Exercise objective: Out of the lines in this data, how many include "points"? Give the number and nothing else.

Records for this exercise:

______________________________

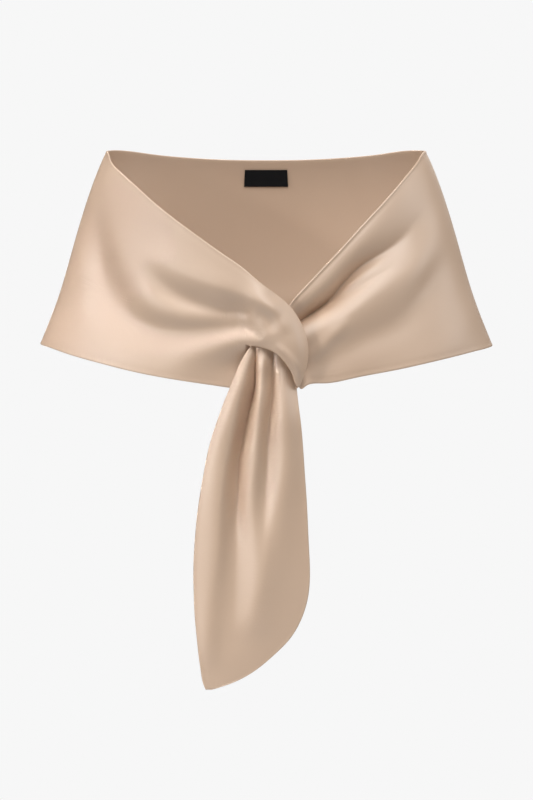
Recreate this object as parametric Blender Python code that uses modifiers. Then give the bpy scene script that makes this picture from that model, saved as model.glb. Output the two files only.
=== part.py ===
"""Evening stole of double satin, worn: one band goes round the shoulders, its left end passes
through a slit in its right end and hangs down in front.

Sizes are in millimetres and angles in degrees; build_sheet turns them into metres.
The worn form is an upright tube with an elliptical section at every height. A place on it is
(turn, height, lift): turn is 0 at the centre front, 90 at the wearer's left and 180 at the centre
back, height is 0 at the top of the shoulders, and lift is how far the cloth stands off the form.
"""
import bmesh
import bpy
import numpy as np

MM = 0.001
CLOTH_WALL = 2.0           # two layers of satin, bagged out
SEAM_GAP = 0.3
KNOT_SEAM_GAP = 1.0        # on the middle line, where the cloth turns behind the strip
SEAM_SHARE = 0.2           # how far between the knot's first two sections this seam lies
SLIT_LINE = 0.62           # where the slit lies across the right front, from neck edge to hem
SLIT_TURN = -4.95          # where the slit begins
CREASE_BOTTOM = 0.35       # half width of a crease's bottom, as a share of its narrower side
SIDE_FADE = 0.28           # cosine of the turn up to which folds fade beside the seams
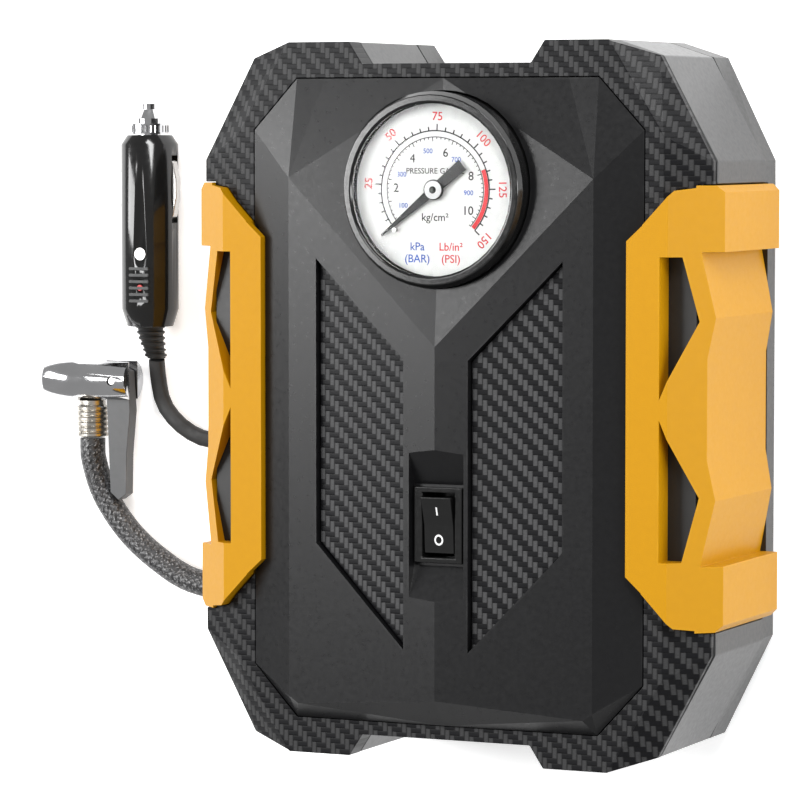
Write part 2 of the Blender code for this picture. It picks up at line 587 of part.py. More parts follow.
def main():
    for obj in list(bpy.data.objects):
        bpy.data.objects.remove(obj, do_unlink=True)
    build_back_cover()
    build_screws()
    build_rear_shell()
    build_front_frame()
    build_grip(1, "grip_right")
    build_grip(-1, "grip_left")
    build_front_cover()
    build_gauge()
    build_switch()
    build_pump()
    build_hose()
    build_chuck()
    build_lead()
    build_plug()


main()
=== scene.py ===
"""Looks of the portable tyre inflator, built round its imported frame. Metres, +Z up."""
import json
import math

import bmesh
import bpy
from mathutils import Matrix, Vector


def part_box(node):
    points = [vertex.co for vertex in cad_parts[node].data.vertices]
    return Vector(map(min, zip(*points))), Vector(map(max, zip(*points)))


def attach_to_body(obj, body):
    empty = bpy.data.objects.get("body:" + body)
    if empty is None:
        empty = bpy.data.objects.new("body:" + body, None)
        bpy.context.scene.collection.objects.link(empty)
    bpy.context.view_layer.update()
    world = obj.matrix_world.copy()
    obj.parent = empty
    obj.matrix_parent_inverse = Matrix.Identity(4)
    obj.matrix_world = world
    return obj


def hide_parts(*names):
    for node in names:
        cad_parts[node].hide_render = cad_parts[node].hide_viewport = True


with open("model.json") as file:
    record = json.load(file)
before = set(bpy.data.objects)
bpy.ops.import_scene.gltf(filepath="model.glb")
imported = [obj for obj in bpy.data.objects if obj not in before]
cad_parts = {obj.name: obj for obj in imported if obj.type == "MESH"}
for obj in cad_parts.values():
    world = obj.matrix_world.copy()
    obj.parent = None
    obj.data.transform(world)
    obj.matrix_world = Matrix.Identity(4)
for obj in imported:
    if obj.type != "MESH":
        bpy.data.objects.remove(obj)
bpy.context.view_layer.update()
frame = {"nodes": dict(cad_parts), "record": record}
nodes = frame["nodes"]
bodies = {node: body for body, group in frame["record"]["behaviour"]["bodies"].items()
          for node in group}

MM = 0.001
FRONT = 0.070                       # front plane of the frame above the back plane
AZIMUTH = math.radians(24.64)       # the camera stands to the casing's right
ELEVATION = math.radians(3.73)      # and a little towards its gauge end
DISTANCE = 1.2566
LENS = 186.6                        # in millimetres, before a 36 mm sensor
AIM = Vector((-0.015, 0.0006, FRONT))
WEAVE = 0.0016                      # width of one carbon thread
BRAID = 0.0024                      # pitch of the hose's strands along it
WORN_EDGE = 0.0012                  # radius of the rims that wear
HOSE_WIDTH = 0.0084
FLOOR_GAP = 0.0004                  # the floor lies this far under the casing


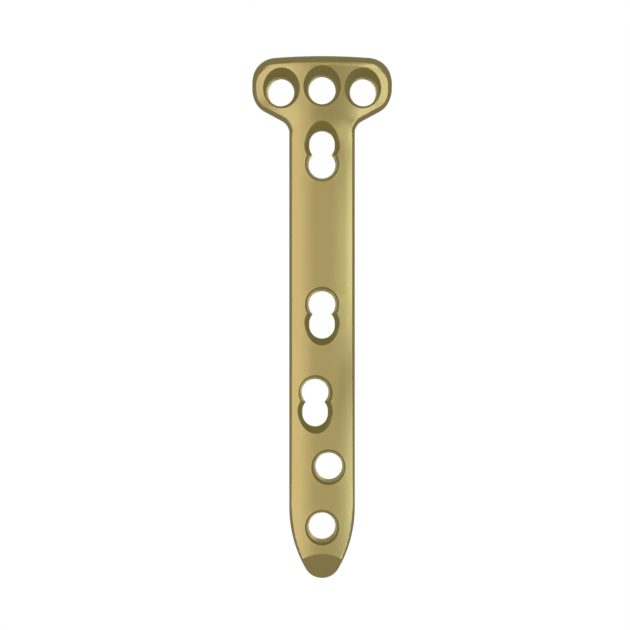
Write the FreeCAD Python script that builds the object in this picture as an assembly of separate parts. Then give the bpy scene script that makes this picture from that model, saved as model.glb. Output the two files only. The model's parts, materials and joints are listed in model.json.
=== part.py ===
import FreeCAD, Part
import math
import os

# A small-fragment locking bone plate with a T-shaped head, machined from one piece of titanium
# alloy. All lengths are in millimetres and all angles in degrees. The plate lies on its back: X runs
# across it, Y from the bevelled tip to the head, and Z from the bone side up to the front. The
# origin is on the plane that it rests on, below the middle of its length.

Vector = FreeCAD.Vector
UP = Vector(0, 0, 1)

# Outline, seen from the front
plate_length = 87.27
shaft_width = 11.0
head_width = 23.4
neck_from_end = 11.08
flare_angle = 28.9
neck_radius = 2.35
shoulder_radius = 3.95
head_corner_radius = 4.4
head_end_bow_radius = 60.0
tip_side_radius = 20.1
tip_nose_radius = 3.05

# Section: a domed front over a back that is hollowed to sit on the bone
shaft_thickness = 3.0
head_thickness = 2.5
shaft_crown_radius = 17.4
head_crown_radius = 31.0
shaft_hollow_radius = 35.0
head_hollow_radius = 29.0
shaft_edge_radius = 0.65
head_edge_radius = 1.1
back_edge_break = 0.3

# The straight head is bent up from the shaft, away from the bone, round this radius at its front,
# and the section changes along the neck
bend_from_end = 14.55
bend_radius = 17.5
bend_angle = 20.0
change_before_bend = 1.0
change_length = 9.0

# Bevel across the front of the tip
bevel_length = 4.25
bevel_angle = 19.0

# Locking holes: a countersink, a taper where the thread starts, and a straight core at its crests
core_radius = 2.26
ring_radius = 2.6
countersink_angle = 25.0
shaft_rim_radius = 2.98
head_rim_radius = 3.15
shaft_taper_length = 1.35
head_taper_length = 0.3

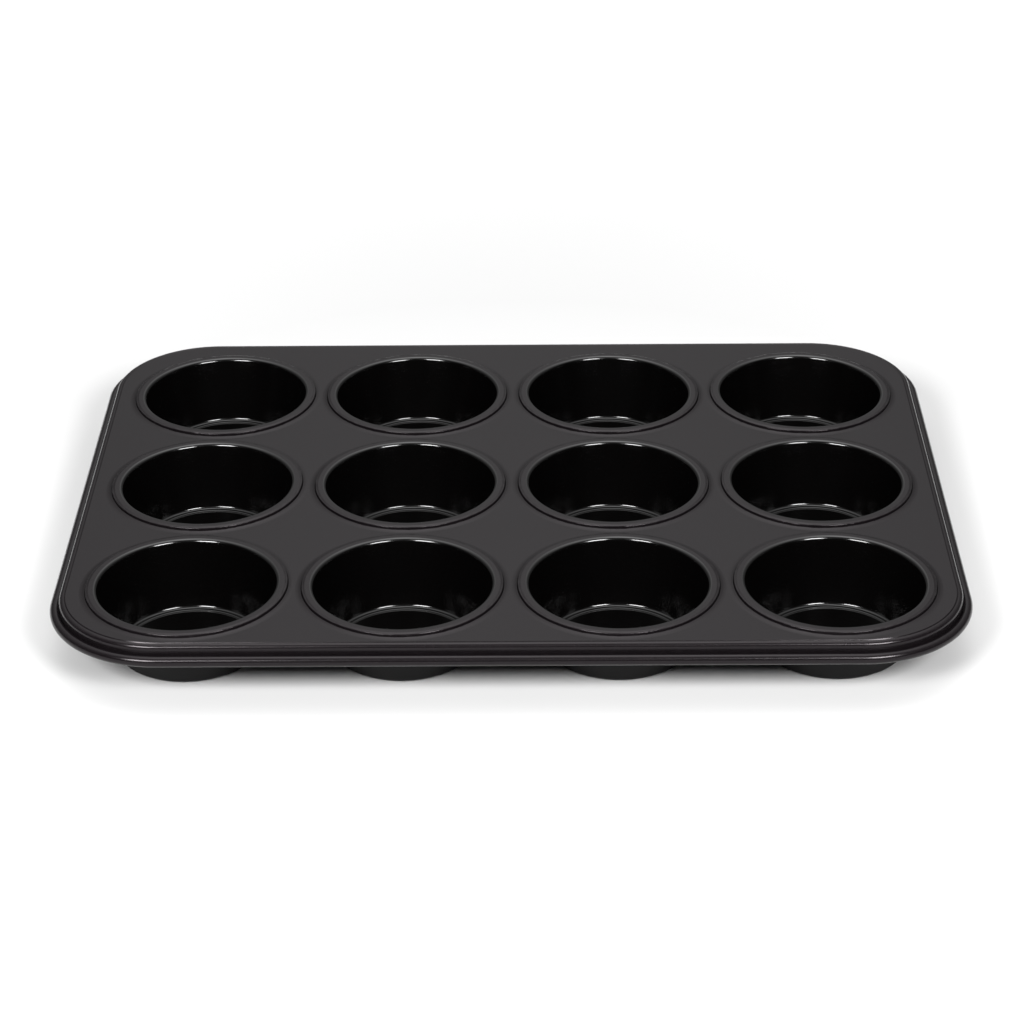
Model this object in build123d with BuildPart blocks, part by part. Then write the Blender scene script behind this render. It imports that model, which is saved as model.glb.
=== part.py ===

______________________________

Expected answer: 2